The Non-Smoking Salsero/a
By Amber Morgan

March 31st dawned as the clock struck twelve ringing in a new day along with New York City's infamous new smoking ban law.  While inhaling the crisp, cold, somewhat clean Manhattan air outside of the Copacabana, myself and the other Salseros were confronted by several large no smoking signs that would forever change our dancing experiences inside the world famous Salsa club.

Last minute smokers took their last puffs as they retired their cigarette butts, some annoyed and others angry, as they entered  the new smoke free environment. 

Thank goodness I don't smoke was my first impression and then thank goodness smokers can't either. I headed straight for the dance floor, nostrils clear and still smelling of my perfume instead of smelling like the essence of someone's cigar.  That smoke that was always part of the background was gone, the air was tabacco free, I could breath and I felt refreshed.

However, for others the new improved atmosphere of the club wasn't so refreshing.  For many the ban has eliminated a major characteristic of the Manhattan nightclub, where people have always gone to unwind, relax, de-stress, and yes socially smoke a cigarette.

Dancer, Elina Brown, stressed that every time she took a break from dancing she had the urge to inhale that now forbidden smoke, the ban has forced her to start sipping her drink solo.  Obviously for Brown, who likes sharing a cocktail with a cigarette, things have changed giving birth to the image of the totally non-smoking Salsero.

Juan Portella, instructor of Mambo con Cache Dance Studio in New York, agrees the ban has definitely changed the Salsa dancing scene, but is only forcing everyone to recognize what Salsa dancers have already understood for years.  "We dancers are happy about the non-smoking ban, but we already had an unwritten rule to not smoke around each other, dancers that smoked would go to a section where it wouldn't affect others" he says, "we are a clean crowd, we respect each other, and we have managed to regulate the smoking issue ourselves without the law."
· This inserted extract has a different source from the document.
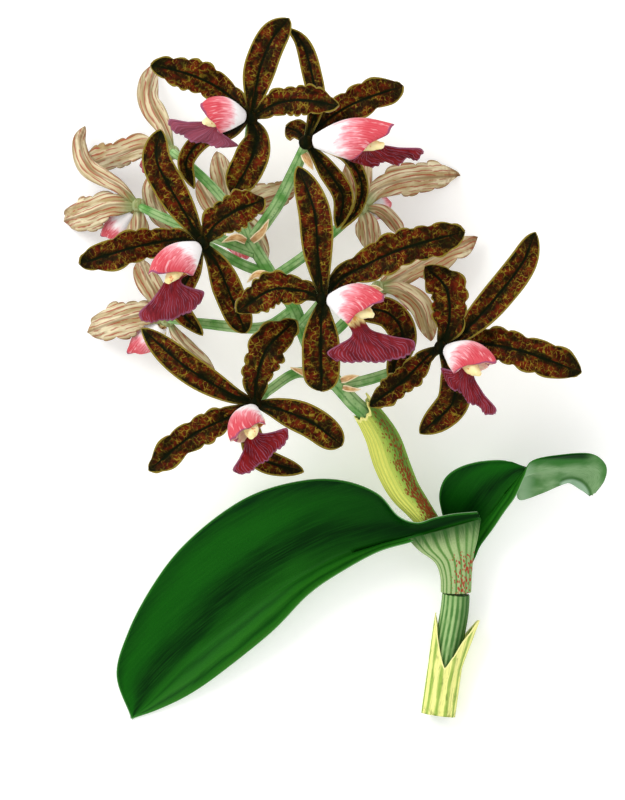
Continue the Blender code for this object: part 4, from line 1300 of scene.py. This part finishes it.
# %% The big leaf
LEFT_FAR = [(478, 511, 25), (455, 513, 26.5), (435, 517, 27.5), (417, 522, 28.5), (398, 515, 30),
            (378, 493, 31), (345, 480, 31), (307, 479, 29), (259, 491, 26), (219, 514, 22),
            (179, 549, 17), (150, 588, 12), (127, 632, 8), (115, 676, 4), (130, 720, 1.2)]
LEFT_MID = [(480, 515, 24), (455, 521, 25), (432, 528, 24), (405, 537, 21), (378, 545, 18),
            (330, 562, 14), (260, 602, 7), (191, 657, 1.5), (130, 720, 0.65)]
LEFT_NEAR = [(482, 519, 22), (455, 527, 22), (432, 534, 22), (412, 541, 23), (378, 551, 23),
             (338, 573, 21), (307, 595, 19), (271, 632, 15), (219, 674, 9), (187, 696, 5),
             (156, 711, 2.5), (130, 720, 1.2)]
blade = leaf_skin(LEFT_FAR, LEFT_MID, LEFT_NEAR, True, 5.0)
blade[0][:, 2] = np.maximum(blade[0][:, 2], 0.0)
dress("leaf_left", [blade, foot_skin()], leaf_wax)
print("big leaf dressed")

# %% The twisted leaf
RIGHT_FAR = [(457, 553, 10.9), (450, 535, 12), (443, 513, 15), (440, 494, 20), (446, 477, 24),
             (461, 466, 26), (484, 460, 27), (509, 460, 27), (521, 469, 22), (519, 486, 16),
             (521, 499, 12.5), (544, 492, 11), (567, 482, 11.5), (581, 488, 12.5), (592, 495, 14.5)]
RIGHT_MID = [(465, 560, 10.9), (469, 545, 12), (479, 528, 13), (494, 510, 18), (511, 488, 24),
             (527, 474, 27), (558, 467, 25), (588, 464, 22), (603, 474, 18), (594, 494, 14)]
RIGHT_NEAR = [(472, 566, 10.4), (477, 556, 11.4), (482, 545, 12), (494, 528, 17), (505, 511, 23),
              (516, 495, 28), (525, 475, 32), (533, 460, 34), (561, 454, 32), (592, 453, 28),
              (607, 464, 22), (606, 479, 18), (597, 492, 14.5)]
dress("leaf_right", [leaf_skin(RIGHT_FAR, RIGHT_MID, RIGHT_NEAR, False, 50.0)], leaf_wax)
print("twisted leaf dressed")

# %% [markdown]
# ## Bracts
#
# Small dry scales sit where the stalk forks. Each is a bent triangle of tan paper with a pale edge.

# %% The paper of the bracts
bract_paper, shader = new_material("bract_paper", 0.6, shine=0.06)
flat, rim, across, along, side = skin_marks()
streak = streaks(flat, (1.8, 0.4, 1.0), detail=3.0)
tan = two_tone("#c98f56", "#f0cf98", streak, 0.3, 0.7)
tan = tint(tan, "#8c5a34", fade(along, 0.0, 0.4), 0.5)
tan = tint(tan, "#f8e6c0", edge_of(flat, rim, 0.5))
coat(shader, tan, streak, 0.3, 0.0004)
print("material:", bract_paper.name)

# %% Dress the bracts
BRACT_STEPS = (26, 11)
BRACTS = [
    ([(246, 240, 56.7), (236, 236, 56.7), (222, 241, 53.7)], 8),
    ([(252, 240, 58), (262, 231, 59.5), (269, 218, 57)], 8),
    ([(314, 375, 45.6), (304, 371, 46), (290, 366, 45)], 8),
    ([(341, 379, 45.5), (350, 376, 44.5), (359, 374, 43)], 7),
    ([(343, 386, 45.5), (352, 388, 44), (361, 388, 42.5)], 6),
    ([(269, 274, 56.2), (257, 273, 56.6), (247, 281, 55)], 8),
    ([(304, 153, 64.8), (308, 160, 64.4), (313, 169, 62.7)], 9),
    ([(366, 292, 39.4), (373, 287, 37.4), (383, 288, 33.6)], 9),
]


def bract_skin(points, wide, seed):
    line, run = smooth_line(on_plan(points), BRACT_STEPS[0])
    s, v = steps(*BRACT_STEPS)
    along = heading(line)
    up = unit(np.array((0, 0, 1.0)) - along * along[:, 2:])
    side = np.cross(along, up)
    half = wide / 2 * STEP * soft_mix([0.8, 1.0, 0.85, 0.55, 0.08], s)
    cup = 0.25 * half * np.abs(v) ** 1.5
    grid = line[:, None] + spread(v * half, side[:, None]) - spread(cup, up[:, None])
    marks = grid_marks(v * half / MM, run[:, None] / MM, seed, v, s, (1 - np.abs(v)) * half / MM)
    return skin(grid, (0.65 - 0.3 * np.abs(v) ** 3) * MM, marks)


for number, (points, wide) in enumerate(BRACTS, 1):
    dress(f"bract_{number}", [bract_skin(points, wide, number * 5.0)], bract_paper)
print("bracts:", len(BRACTS))

# %% [markdown]
# ## Table, light and camera
#
# The growth lies on a white table that glows a little, like a light table, so its paper stays white.
# A wide soft light from the upper left gives gentle shadows, and the white room fills them. The
# camera looks straight down from far off, so the plan isn't skewed.

# %% The table
WHITE = (1.0, 1.0, 1.0, 1.0)
TABLE_GLOW = 0.16
TABLE_SIZE = 4.0
table_white, shader = new_material("table_white", 0.8)
spot = object_place()
feed(shader.inputs["Base Color"], blend(noise(spot, 6.0, 2.0), paint("#fbfbf8"), paint("#ffffff")))
shader.inputs["Emission Color"].default_value = WHITE
shader.inputs["Emission Strength"].default_value = TABLE_GLOW
corner = TABLE_SIZE / 2
sheet = bpy.data.meshes.new("table_top")
corners = [(x * corner, y * corner, 0) for x, y in ((-1, -1), (1, -1), (1, 1), (-1, 1))]
sheet.from_pydata(corners, [], [(0, 1, 2, 3)])
sheet.materials.append(table_white)
table = bpy.data.objects.new("table_top", sheet)
bpy.context.scene.collection.objects.link(table)
print("table top", TABLE_SIZE, "m")

# %% Light
ROOM_LIGHT = 0.98
WINDOW_SIZE = 1.0
WINDOW_POWER = 17.0
WINDOW_PLACE = (-1.0, 0.9, 1.5)
world = bpy.data.worlds.new("white_room")
bpy.context.scene.world = world
world.use_nodes = True
world.node_tree.nodes["Background"].inputs["Color"].default_value = WHITE
world.node_tree.nodes["Background"].inputs["Strength"].default_value = ROOM_LIGHT
key = bpy.data.lights.new("window", "AREA")
key.size = WINDOW_SIZE
key.energy = WINDOW_POWER
lamp = bpy.data.objects.new("window", key)
lamp.location = WINDOW_PLACE
lamp.rotation_euler = (Vector((0, 0, 0)) - lamp.location).to_track_quat("-Z", "Y").to_euler()
bpy.context.scene.collection.objects.link(lamp)
bpy.context.scene.view_settings.view_transform = "Standard"
print("room and window")

# %% Camera
TO_BLOOMS = 5.0
CAMERA_HEIGHT = TO_BLOOMS + 0.04
VIEW_TALL = 0.3366
VIEW_CENTRE = (-0.00945, -0.0124)
lens = bpy.data.cameras.new("camera")
lens.sensor_fit = "VERTICAL"
lens.sensor_height = 24.0
lens.lens = lens.sensor_height * TO_BLOOMS / VIEW_TALL
lens.clip_end = 20.0
camera = bpy.data.objects.new("camera", lens)
camera.location = (*VIEW_CENTRE, CAMERA_HEIGHT)
bpy.context.scene.collection.objects.link(camera)
bpy.context.scene.camera = camera
print("view", VIEW_TALL * 1000, "mm tall at the middle of the blooms")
Realistically, the smoking ban has arrived and we will all be forced to adapt for the good or the bad.  It is now a written law that dancing smokers will have to break their smoking habits, cold turkey, if they want to enjoy the clubs.  Portella just hopes that smokers will continue to go to Salsa clubs because the clubs need serious dancers as well as people who are just looking to have a good time in order to keep them open.  The truth of the matter is that there are winners and losers. 

In the end, what seems fair to some Salseros is always going to seem unfair to others when the smoking ban law, not the courteous Salsa dancing community, regulates  where it is acceptable for people choose whether to puff or not to puff.